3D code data
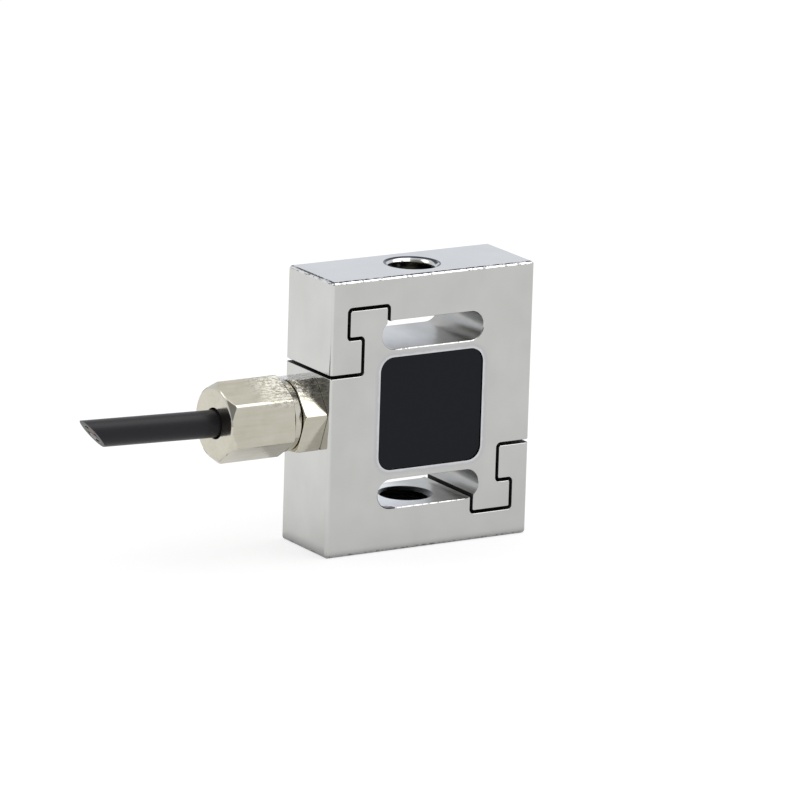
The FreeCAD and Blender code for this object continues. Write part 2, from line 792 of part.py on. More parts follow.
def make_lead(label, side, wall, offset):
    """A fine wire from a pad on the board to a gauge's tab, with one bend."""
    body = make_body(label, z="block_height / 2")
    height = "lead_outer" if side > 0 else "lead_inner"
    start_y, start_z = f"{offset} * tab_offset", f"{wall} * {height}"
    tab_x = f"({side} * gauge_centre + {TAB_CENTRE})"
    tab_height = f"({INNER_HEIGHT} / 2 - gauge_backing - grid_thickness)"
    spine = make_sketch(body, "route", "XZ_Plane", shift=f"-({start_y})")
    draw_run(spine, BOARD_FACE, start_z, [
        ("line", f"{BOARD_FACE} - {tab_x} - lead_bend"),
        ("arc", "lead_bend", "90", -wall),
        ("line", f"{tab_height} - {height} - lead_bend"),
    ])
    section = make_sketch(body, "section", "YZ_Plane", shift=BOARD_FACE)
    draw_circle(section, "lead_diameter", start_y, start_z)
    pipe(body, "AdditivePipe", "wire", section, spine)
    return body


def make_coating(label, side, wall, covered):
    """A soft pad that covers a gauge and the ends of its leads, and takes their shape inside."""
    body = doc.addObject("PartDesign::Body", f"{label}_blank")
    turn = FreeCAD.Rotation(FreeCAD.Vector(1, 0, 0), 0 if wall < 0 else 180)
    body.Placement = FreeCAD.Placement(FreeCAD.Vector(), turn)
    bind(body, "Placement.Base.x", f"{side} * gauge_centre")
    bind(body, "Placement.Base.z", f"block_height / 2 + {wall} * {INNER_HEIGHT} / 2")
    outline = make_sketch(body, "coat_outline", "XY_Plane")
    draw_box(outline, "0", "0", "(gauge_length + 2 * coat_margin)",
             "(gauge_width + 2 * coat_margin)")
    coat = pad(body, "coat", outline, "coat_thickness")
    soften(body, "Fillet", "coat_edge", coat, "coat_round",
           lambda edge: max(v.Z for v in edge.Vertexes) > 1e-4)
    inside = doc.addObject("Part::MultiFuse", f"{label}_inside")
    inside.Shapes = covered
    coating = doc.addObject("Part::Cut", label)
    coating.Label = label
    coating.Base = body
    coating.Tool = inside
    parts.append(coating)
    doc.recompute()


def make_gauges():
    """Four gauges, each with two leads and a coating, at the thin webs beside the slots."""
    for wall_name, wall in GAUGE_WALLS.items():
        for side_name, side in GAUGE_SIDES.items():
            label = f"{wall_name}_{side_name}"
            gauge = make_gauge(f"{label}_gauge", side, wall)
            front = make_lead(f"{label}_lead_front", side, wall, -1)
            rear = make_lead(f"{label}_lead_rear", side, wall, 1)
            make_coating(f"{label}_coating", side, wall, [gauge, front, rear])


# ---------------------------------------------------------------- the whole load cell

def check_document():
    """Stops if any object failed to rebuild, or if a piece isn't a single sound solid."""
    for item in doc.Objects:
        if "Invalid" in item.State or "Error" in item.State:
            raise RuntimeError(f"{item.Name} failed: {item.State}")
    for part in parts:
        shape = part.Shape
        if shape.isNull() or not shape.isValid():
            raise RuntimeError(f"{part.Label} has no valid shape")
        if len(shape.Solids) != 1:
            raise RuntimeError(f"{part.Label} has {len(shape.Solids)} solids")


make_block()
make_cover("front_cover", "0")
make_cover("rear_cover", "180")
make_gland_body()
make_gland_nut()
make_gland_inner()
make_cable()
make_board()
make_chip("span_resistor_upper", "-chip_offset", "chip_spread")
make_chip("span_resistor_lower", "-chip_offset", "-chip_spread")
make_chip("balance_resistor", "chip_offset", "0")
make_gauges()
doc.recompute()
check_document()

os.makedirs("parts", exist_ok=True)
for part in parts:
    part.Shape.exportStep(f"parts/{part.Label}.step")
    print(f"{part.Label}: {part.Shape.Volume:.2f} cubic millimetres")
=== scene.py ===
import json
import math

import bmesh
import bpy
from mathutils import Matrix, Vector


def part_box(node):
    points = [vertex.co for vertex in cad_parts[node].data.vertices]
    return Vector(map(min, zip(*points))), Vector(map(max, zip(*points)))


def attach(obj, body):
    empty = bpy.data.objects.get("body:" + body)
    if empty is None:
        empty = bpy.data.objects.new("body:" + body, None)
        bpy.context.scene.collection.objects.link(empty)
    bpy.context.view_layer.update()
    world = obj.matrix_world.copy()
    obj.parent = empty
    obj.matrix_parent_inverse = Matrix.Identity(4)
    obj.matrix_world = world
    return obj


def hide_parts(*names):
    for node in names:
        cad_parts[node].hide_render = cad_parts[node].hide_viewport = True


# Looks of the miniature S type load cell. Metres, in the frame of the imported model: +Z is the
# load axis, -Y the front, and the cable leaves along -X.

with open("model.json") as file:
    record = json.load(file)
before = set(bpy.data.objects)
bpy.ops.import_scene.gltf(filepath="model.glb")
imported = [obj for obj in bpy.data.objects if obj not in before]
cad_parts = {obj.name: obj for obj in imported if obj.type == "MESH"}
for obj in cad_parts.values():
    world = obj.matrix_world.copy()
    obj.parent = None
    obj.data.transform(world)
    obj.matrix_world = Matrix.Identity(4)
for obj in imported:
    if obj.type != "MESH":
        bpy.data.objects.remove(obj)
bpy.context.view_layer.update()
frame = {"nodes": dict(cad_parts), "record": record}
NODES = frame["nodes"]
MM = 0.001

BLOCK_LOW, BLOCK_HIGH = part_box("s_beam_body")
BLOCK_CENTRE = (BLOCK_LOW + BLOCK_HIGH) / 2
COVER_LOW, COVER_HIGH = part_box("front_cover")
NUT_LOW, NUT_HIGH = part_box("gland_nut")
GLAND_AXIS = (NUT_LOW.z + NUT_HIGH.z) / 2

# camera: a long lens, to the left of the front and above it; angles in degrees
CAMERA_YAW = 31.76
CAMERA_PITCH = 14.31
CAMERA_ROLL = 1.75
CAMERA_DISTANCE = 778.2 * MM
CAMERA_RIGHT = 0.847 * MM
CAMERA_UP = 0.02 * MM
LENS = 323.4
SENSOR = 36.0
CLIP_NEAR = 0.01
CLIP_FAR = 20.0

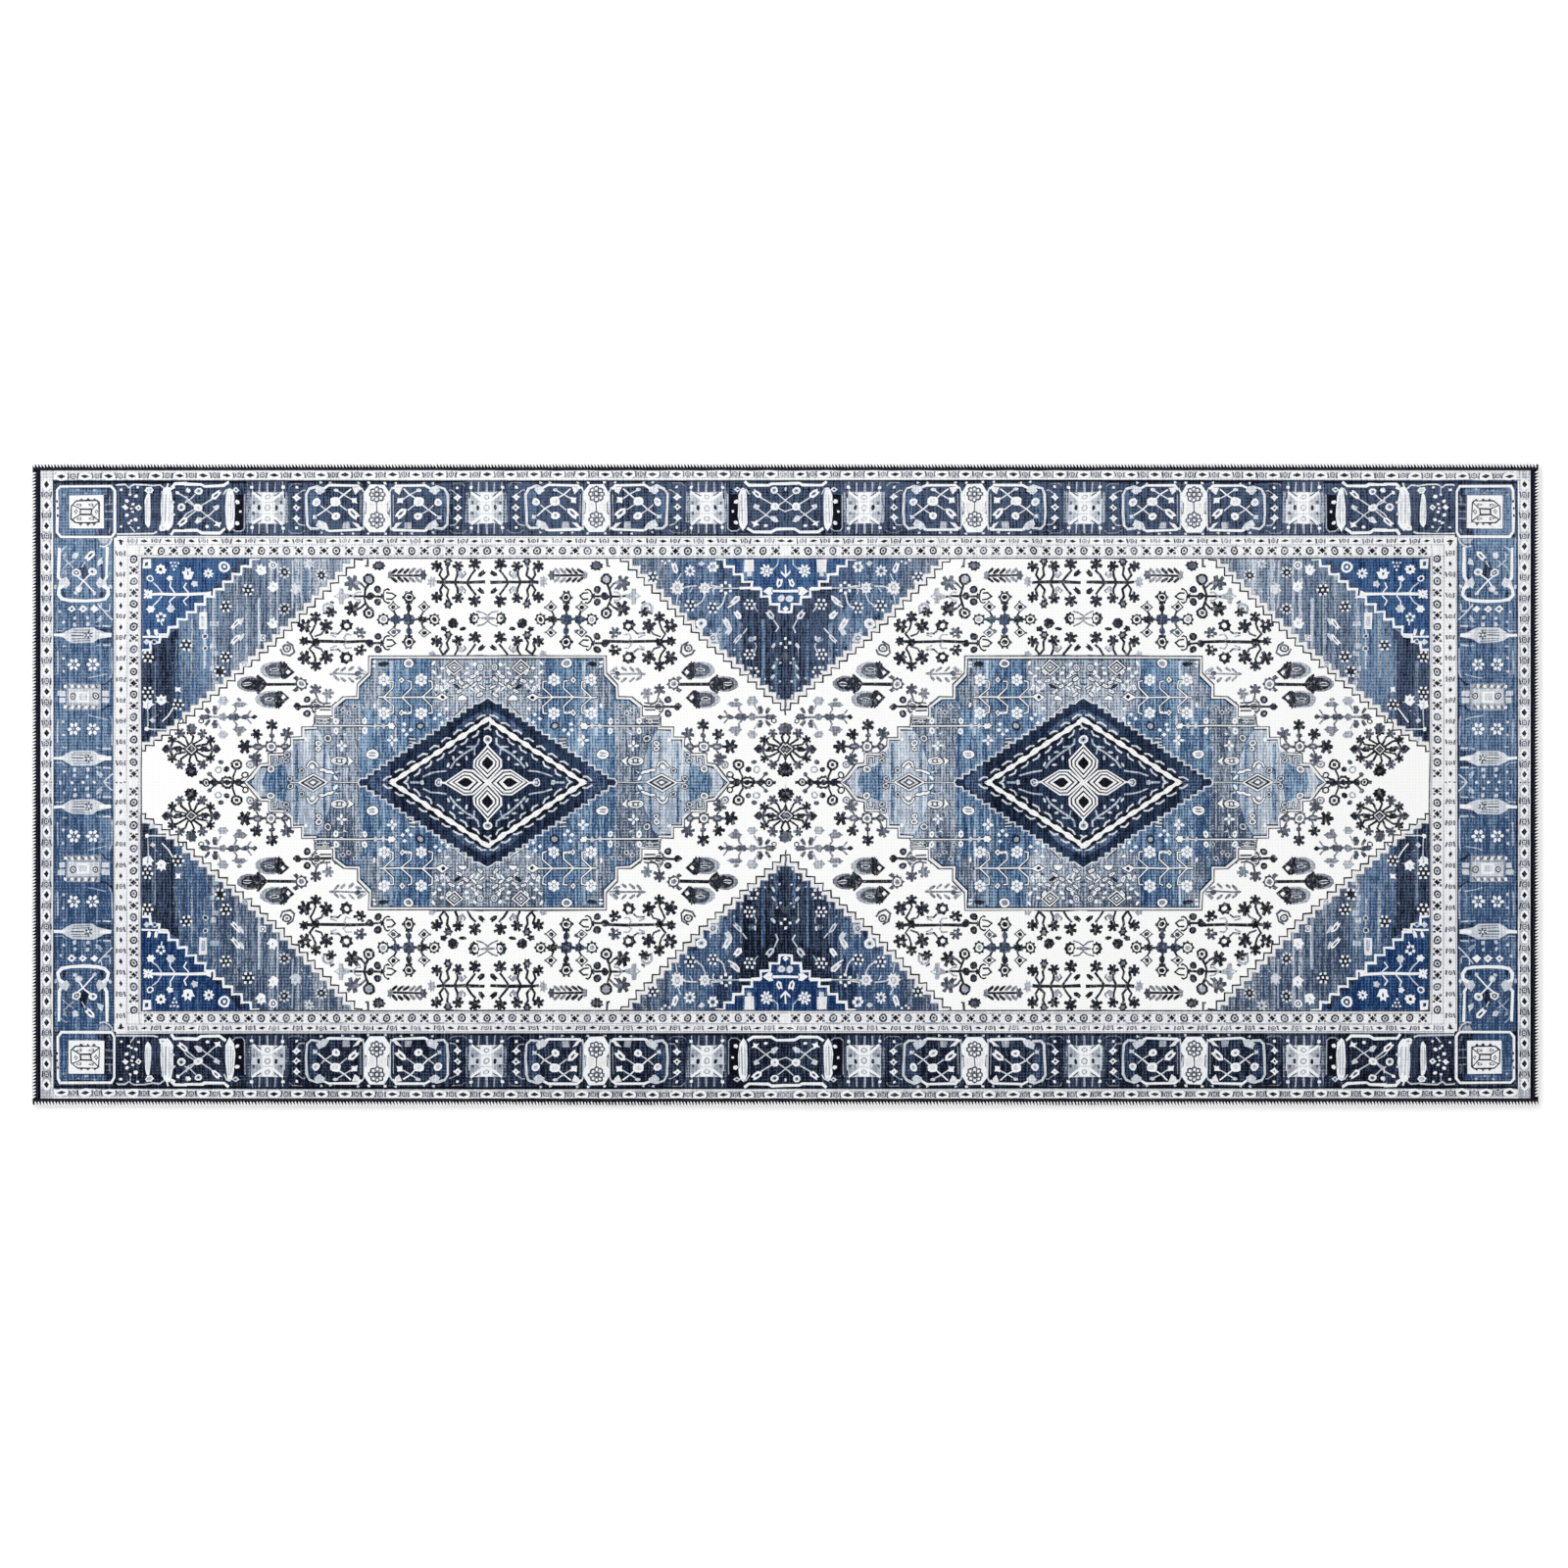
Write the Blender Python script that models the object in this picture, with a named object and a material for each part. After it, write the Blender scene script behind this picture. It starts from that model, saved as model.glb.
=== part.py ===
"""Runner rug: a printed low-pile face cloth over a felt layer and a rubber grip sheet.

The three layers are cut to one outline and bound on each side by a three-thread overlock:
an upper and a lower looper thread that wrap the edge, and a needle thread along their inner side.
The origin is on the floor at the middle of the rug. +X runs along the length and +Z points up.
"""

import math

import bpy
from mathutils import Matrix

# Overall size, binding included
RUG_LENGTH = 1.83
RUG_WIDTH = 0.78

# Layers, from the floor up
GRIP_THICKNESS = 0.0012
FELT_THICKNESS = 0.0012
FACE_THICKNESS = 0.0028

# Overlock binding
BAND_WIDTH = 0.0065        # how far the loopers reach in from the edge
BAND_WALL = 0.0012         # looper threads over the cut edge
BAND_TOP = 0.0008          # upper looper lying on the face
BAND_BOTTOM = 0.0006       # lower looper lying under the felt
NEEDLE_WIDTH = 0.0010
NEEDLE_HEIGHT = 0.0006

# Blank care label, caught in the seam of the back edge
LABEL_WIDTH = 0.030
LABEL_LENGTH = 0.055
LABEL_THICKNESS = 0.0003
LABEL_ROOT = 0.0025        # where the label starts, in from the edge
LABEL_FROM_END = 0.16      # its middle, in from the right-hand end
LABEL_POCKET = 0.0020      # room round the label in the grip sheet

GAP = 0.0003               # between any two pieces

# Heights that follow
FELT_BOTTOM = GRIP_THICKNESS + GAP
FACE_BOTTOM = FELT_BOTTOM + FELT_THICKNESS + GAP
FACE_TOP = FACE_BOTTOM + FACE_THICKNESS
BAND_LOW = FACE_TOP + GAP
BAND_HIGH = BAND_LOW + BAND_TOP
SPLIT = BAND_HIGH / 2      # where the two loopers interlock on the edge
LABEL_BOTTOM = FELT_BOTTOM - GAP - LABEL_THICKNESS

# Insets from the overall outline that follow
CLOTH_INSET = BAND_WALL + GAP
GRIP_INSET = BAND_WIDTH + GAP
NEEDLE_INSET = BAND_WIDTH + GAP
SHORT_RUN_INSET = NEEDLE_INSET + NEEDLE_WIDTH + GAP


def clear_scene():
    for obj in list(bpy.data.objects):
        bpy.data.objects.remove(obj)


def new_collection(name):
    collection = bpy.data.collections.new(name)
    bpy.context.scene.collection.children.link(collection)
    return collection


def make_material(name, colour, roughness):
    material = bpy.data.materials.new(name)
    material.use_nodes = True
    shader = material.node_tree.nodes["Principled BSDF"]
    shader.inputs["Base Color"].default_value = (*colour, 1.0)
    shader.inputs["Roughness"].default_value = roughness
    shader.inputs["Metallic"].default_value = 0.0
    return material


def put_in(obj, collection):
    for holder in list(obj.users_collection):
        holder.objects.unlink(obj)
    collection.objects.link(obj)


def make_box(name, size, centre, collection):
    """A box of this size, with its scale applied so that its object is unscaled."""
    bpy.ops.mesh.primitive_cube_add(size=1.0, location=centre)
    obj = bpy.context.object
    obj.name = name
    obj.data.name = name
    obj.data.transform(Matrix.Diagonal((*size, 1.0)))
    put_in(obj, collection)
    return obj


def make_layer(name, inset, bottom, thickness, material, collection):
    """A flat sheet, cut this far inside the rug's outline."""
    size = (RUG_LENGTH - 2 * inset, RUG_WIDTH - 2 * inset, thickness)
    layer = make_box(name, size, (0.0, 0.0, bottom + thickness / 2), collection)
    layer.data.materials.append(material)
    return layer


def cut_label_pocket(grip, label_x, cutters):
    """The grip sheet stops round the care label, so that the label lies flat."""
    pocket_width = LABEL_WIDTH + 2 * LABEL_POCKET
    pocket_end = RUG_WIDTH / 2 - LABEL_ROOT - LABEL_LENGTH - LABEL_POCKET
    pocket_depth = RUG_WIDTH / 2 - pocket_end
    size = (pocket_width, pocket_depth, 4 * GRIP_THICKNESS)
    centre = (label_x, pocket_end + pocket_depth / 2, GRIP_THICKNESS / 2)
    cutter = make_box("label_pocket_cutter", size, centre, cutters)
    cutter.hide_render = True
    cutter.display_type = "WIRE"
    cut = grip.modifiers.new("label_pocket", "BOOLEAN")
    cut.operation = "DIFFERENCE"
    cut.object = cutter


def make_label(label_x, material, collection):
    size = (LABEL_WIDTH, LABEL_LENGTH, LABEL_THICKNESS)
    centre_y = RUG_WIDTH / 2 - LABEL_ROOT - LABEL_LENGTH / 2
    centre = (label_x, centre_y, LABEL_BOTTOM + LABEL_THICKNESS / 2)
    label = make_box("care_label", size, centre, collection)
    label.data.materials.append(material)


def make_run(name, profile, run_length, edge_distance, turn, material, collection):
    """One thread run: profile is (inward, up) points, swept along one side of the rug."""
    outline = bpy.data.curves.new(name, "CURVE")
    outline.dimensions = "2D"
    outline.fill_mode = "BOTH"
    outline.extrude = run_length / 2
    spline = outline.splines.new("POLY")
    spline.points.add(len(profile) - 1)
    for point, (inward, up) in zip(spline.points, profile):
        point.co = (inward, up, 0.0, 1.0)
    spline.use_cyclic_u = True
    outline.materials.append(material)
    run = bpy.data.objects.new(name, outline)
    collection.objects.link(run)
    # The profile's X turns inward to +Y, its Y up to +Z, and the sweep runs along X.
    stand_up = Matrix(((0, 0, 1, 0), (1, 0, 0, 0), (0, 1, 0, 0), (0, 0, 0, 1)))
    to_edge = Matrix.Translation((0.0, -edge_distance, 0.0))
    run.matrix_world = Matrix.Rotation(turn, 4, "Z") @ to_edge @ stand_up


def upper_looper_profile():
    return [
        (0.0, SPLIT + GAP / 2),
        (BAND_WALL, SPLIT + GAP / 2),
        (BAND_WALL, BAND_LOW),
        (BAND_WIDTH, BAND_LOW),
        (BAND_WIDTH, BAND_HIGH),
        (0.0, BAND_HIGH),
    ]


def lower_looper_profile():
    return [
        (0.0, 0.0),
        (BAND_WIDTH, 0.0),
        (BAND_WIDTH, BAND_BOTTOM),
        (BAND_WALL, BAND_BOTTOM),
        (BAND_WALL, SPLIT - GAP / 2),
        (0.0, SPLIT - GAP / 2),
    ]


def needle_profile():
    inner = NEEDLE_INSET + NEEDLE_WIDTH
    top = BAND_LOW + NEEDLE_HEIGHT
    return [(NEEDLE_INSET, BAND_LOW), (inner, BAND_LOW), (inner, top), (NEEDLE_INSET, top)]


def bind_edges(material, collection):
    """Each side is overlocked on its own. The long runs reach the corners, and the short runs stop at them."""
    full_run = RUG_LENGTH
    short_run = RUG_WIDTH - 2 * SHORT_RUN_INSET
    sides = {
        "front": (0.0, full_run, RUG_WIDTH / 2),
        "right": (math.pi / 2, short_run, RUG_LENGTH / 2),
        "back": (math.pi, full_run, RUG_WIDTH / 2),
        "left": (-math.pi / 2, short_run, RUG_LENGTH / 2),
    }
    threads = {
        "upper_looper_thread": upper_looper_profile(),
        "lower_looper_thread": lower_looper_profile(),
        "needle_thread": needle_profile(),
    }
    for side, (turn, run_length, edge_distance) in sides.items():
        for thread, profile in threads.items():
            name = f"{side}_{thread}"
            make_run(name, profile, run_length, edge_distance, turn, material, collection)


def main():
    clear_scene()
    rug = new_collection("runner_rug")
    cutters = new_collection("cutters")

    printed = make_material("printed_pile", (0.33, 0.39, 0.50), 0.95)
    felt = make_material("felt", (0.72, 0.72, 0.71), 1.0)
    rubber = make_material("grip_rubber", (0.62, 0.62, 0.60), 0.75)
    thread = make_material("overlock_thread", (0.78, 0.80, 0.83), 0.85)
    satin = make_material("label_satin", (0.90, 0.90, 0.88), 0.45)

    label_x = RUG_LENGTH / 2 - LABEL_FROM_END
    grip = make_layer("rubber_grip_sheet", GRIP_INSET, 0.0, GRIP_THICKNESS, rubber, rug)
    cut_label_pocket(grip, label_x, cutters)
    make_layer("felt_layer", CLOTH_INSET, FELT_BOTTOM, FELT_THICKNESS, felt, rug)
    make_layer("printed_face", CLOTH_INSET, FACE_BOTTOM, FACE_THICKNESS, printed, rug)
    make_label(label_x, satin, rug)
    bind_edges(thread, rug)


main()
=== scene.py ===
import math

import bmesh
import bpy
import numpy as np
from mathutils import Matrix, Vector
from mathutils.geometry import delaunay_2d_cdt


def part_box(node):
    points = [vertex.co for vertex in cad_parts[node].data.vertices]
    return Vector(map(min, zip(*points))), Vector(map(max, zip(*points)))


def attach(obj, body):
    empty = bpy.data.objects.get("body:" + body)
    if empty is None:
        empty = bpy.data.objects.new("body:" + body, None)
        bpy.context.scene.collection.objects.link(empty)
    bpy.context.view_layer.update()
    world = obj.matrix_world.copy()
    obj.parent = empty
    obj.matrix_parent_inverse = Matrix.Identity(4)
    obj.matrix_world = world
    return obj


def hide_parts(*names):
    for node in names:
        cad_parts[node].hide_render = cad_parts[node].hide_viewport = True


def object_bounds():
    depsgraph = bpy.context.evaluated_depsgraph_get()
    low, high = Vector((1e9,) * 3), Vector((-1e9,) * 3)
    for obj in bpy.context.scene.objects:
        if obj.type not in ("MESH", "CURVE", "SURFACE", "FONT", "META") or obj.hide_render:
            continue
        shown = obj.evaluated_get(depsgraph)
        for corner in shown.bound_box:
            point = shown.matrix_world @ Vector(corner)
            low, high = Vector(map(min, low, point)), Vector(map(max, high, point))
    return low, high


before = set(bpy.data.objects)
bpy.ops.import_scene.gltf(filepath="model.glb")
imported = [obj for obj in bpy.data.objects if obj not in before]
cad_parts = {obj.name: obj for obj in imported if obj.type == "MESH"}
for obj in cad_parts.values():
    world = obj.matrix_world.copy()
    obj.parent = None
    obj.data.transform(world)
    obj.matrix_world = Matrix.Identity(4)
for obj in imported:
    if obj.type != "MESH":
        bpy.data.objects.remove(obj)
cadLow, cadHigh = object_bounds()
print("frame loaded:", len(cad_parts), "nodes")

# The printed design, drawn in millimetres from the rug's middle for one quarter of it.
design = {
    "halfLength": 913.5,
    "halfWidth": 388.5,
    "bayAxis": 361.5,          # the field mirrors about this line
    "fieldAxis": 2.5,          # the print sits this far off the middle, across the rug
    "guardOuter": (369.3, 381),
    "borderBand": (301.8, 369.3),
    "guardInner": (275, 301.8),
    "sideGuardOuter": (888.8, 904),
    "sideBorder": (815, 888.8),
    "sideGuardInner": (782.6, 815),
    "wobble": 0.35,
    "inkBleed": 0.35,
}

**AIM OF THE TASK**
Copy out precisely the lines that begin at the line containing "make_gland_nut()" and end at the line containing "# load axis, -Y", including both; write nothing else.

**PROBLEM SOLUTION**
make_gland_nut()
make_gland_inner()
make_cable()
make_board()
make_chip("span_resistor_upper", "-chip_offset", "chip_spread")
make_chip("span_resistor_lower", "-chip_offset", "-chip_spread")
make_chip("balance_resistor", "chip_offset", "0")
make_gauges()
doc.recompute()
check_document()

os.makedirs("parts", exist_ok=True)
for part in parts:
    part.Shape.exportStep(f"parts/{part.Label}.step")
    print(f"{part.Label}: {part.Shape.Volume:.2f} cubic millimetres")
=== scene.py ===
import json
import math

import bmesh
import bpy
from mathutils import Matrix, Vector


def part_box(node):
    points = [vertex.co for vertex in cad_parts[node].data.vertices]
    return Vector(map(min, zip(*points))), Vector(map(max, zip(*points)))


def attach(obj, body):
    empty = bpy.data.objects.get("body:" + body)
    if empty is None:
        empty = bpy.data.objects.new("body:" + body, None)
        bpy.context.scene.collection.objects.link(empty)
    bpy.context.view_layer.update()
    world = obj.matrix_world.copy()
    obj.parent = empty
    obj.matrix_parent_inverse = Matrix.Identity(4)
    obj.matrix_world = world
    return obj


def hide_parts(*names):
    for node in names:
        cad_parts[node].hide_render = cad_parts[node].hide_viewport = True


# Looks of the miniature S type load cell. Metres, in the frame of the imported model: +Z is the
# load axis, -Y the front, and the cable leaves along -X.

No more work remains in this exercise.